Will you repeat only the lines beginning at the one that mentions "ring_base();" and ending at the one that mentions "before = set(bpy.data.objects)", both of them included, exactly?

Start of Records for the task

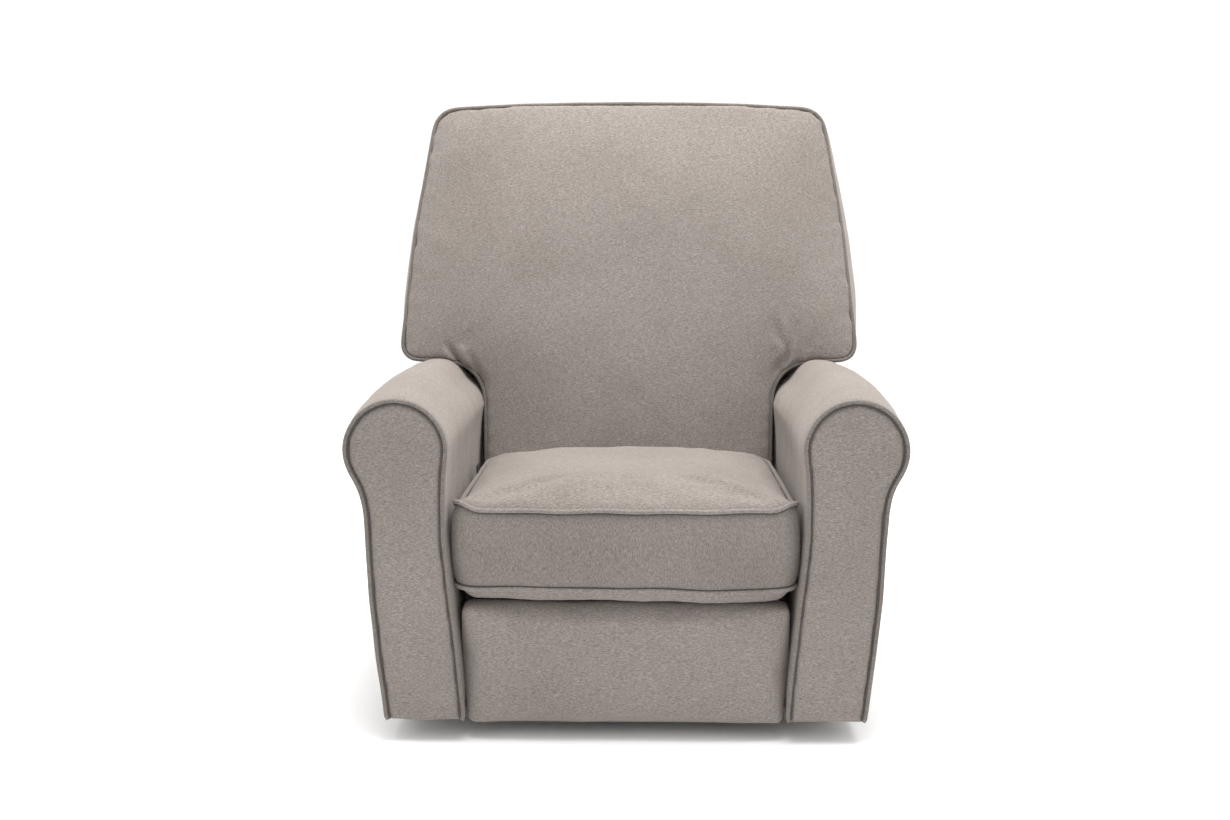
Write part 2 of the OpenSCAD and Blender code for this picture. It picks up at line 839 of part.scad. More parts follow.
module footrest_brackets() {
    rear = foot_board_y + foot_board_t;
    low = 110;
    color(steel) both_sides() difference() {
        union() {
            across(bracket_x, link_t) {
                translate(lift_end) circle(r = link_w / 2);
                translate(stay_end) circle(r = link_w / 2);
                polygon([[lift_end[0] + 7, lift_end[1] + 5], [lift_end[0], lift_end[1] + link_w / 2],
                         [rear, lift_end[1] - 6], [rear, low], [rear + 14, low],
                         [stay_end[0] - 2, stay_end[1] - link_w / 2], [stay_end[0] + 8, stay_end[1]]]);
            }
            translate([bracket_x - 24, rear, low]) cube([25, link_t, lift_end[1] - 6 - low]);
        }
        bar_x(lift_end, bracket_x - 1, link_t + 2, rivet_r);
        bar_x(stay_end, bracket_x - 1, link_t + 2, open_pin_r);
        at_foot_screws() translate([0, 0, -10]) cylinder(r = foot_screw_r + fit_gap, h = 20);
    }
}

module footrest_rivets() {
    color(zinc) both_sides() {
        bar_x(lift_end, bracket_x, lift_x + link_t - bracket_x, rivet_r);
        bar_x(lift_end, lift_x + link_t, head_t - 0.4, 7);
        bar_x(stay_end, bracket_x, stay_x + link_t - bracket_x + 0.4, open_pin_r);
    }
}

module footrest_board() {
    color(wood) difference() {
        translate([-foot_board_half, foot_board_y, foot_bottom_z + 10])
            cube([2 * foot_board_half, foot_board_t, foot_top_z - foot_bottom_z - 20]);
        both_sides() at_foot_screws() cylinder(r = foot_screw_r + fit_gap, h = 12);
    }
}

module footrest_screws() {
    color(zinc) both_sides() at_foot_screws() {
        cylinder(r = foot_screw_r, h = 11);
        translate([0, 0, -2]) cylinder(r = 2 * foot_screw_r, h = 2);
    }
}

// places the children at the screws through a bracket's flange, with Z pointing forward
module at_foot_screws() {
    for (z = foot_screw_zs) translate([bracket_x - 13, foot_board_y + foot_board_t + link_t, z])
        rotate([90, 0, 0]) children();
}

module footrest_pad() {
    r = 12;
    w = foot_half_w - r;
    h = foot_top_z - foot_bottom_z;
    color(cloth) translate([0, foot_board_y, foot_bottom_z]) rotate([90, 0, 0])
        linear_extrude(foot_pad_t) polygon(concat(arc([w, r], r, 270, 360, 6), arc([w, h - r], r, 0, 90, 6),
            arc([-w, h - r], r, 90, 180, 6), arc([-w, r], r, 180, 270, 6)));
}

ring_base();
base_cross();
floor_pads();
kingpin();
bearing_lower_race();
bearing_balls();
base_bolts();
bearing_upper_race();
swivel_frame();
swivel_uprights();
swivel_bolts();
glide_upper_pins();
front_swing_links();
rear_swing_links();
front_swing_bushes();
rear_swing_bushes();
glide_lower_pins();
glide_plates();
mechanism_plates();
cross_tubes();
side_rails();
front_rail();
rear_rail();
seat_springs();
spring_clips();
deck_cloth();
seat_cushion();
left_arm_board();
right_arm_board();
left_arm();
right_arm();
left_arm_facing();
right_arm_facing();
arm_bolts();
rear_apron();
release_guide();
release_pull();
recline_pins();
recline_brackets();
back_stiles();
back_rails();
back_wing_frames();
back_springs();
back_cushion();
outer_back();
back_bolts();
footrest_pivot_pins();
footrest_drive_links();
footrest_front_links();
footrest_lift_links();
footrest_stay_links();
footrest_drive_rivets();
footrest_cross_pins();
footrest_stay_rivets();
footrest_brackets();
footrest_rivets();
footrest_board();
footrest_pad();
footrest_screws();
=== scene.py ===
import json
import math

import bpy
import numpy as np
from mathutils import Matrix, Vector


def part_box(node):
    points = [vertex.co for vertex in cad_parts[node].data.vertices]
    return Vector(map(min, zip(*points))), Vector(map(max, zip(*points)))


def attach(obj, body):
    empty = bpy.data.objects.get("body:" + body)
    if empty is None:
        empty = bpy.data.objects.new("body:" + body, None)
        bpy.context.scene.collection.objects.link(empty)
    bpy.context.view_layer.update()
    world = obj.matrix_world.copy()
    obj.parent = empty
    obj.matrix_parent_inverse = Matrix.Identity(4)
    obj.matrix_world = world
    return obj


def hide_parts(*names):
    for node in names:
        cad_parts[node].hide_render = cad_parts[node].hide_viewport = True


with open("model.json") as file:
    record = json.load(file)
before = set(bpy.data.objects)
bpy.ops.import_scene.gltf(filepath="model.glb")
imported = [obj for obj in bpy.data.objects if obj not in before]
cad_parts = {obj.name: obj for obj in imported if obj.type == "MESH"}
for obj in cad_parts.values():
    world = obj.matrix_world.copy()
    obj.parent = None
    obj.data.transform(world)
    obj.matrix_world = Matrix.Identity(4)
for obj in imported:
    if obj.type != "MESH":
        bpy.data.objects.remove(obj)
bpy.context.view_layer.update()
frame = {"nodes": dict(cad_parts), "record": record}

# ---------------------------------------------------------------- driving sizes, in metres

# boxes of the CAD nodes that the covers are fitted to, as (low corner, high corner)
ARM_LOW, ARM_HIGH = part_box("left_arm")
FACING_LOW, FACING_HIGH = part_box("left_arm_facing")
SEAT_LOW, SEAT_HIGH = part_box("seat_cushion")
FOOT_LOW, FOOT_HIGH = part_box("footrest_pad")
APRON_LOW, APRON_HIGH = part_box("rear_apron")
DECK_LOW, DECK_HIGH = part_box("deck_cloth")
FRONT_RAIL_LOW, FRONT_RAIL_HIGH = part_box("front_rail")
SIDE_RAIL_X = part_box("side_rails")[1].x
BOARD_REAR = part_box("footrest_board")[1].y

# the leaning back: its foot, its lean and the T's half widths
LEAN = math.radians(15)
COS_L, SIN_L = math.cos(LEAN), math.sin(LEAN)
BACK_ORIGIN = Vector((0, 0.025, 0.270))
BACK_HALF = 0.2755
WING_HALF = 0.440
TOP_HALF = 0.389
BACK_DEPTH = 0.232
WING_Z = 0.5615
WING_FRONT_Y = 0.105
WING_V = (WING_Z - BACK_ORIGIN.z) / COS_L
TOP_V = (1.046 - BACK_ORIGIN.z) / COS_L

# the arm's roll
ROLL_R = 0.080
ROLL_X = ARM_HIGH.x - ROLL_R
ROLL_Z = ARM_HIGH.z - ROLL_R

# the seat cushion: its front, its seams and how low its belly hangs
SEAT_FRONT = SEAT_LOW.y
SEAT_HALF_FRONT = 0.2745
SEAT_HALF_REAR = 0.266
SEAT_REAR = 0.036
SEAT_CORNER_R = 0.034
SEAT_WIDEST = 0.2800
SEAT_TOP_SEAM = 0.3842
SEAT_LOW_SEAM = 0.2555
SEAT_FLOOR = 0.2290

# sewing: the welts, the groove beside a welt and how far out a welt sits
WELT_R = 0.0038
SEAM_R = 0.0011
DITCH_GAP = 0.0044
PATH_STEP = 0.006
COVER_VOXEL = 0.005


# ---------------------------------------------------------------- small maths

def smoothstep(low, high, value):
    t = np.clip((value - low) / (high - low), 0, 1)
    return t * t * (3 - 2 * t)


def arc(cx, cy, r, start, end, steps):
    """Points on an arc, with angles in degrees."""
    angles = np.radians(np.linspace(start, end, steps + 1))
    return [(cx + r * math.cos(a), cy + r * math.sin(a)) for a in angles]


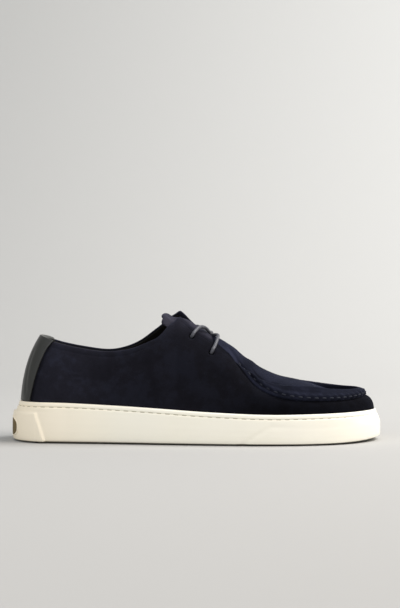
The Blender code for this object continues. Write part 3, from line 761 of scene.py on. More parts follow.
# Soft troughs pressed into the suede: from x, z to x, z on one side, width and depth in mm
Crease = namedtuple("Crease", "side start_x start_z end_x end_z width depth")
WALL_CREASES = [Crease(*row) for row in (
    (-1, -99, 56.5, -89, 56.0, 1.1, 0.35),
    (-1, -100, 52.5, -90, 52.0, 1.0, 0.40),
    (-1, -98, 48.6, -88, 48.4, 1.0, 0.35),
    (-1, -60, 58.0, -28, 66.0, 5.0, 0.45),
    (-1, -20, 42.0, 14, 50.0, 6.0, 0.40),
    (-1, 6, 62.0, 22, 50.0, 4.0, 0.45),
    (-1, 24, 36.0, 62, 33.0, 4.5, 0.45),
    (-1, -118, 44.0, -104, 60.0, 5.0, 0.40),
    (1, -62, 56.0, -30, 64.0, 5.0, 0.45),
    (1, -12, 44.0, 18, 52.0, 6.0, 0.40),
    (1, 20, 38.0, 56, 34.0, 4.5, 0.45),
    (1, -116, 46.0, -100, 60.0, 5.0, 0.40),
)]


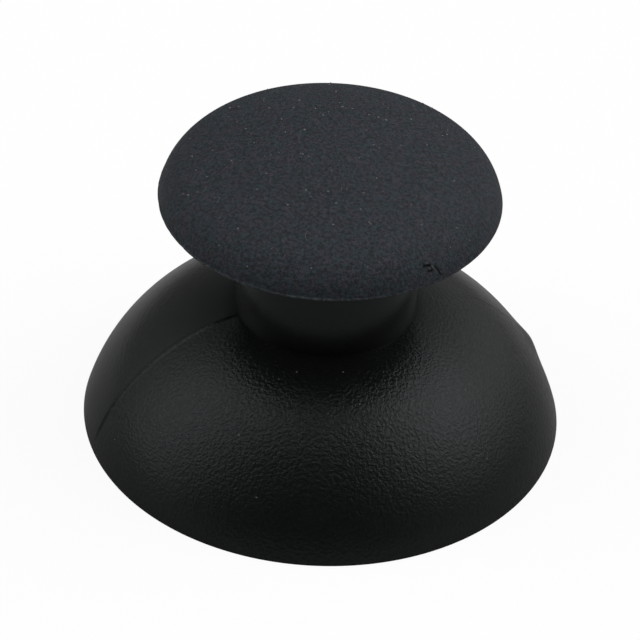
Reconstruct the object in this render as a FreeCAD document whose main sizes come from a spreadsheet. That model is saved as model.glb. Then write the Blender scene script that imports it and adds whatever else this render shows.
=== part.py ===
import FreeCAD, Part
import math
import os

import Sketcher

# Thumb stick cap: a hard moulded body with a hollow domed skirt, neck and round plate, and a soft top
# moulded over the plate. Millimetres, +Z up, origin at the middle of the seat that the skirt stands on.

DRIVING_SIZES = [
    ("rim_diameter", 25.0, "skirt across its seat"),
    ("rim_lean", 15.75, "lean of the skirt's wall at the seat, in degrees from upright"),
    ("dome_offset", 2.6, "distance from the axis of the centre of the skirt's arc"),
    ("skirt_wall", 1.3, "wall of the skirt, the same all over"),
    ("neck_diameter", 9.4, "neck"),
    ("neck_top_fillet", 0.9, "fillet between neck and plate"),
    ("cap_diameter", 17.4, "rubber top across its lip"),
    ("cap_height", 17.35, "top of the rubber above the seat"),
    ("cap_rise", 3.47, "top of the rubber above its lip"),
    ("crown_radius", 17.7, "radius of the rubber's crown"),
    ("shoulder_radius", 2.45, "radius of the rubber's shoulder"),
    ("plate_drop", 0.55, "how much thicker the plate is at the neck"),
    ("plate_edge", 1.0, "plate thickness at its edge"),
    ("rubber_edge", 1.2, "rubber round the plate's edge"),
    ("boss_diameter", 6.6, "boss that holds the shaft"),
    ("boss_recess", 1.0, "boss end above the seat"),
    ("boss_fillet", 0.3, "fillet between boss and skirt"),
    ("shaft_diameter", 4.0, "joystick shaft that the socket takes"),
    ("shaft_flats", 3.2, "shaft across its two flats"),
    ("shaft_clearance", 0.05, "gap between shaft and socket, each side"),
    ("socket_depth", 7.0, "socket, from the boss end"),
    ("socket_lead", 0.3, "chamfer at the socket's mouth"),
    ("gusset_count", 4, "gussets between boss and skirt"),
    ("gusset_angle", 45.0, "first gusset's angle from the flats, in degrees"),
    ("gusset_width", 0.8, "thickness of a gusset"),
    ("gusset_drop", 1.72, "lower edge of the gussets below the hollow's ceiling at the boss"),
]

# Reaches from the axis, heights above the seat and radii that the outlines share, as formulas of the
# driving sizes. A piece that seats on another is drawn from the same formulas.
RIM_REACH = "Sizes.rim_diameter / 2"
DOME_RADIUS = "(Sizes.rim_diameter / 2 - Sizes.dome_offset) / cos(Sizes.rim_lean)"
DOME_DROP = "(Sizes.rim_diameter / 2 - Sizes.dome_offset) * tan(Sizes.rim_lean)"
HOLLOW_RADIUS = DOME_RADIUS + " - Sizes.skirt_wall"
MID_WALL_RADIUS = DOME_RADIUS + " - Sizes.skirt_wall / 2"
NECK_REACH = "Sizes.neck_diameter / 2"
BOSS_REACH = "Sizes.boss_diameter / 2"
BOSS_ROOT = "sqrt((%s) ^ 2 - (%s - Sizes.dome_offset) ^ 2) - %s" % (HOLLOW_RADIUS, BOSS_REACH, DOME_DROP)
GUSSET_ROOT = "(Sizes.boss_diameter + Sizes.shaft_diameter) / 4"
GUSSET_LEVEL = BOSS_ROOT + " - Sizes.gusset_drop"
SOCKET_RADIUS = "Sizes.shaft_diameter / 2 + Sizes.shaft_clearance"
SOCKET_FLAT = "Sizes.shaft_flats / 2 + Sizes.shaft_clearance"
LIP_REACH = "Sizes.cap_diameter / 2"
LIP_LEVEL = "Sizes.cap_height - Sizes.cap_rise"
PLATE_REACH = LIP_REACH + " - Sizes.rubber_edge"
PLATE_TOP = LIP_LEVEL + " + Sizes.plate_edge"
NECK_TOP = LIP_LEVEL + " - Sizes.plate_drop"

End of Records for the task

Solution ▸
ring_base();
base_cross();
floor_pads();
kingpin();
bearing_lower_race();
bearing_balls();
base_bolts();
bearing_upper_race();
swivel_frame();
swivel_uprights();
swivel_bolts();
glide_upper_pins();
front_swing_links();
rear_swing_links();
front_swing_bushes();
rear_swing_bushes();
glide_lower_pins();
glide_plates();
mechanism_plates();
cross_tubes();
side_rails();
front_rail();
rear_rail();
seat_springs();
spring_clips();
deck_cloth();
seat_cushion();
left_arm_board();
right_arm_board();
left_arm();
right_arm();
left_arm_facing();
right_arm_facing();
arm_bolts();
rear_apron();
release_guide();
release_pull();
recline_pins();
recline_brackets();
back_stiles();
back_rails();
back_wing_frames();
back_springs();
back_cushion();
outer_back();
back_bolts();
footrest_pivot_pins();
footrest_drive_links();
footrest_front_links();
footrest_lift_links();
footrest_stay_links();
footrest_drive_rivets();
footrest_cross_pins();
footrest_stay_rivets();
footrest_brackets();
footrest_rivets();
footrest_board();
footrest_pad();
footrest_screws();
=== scene.py ===
import json
import math

import bpy
import numpy as np
from mathutils import Matrix, Vector


def part_box(node):
    points = [vertex.co for vertex in cad_parts[node].data.vertices]
    return Vector(map(min, zip(*points))), Vector(map(max, zip(*points)))


def attach(obj, body):
    empty = bpy.data.objects.get("body:" + body)
    if empty is None:
        empty = bpy.data.objects.new("body:" + body, None)
        bpy.context.scene.collection.objects.link(empty)
    bpy.context.view_layer.update()
    world = obj.matrix_world.copy()
    obj.parent = empty
    obj.matrix_parent_inverse = Matrix.Identity(4)
    obj.matrix_world = world
    return obj


def hide_parts(*names):
    for node in names:
        cad_parts[node].hide_render = cad_parts[node].hide_viewport = True


with open("model.json") as file:
    record = json.load(file)
before = set(bpy.data.objects)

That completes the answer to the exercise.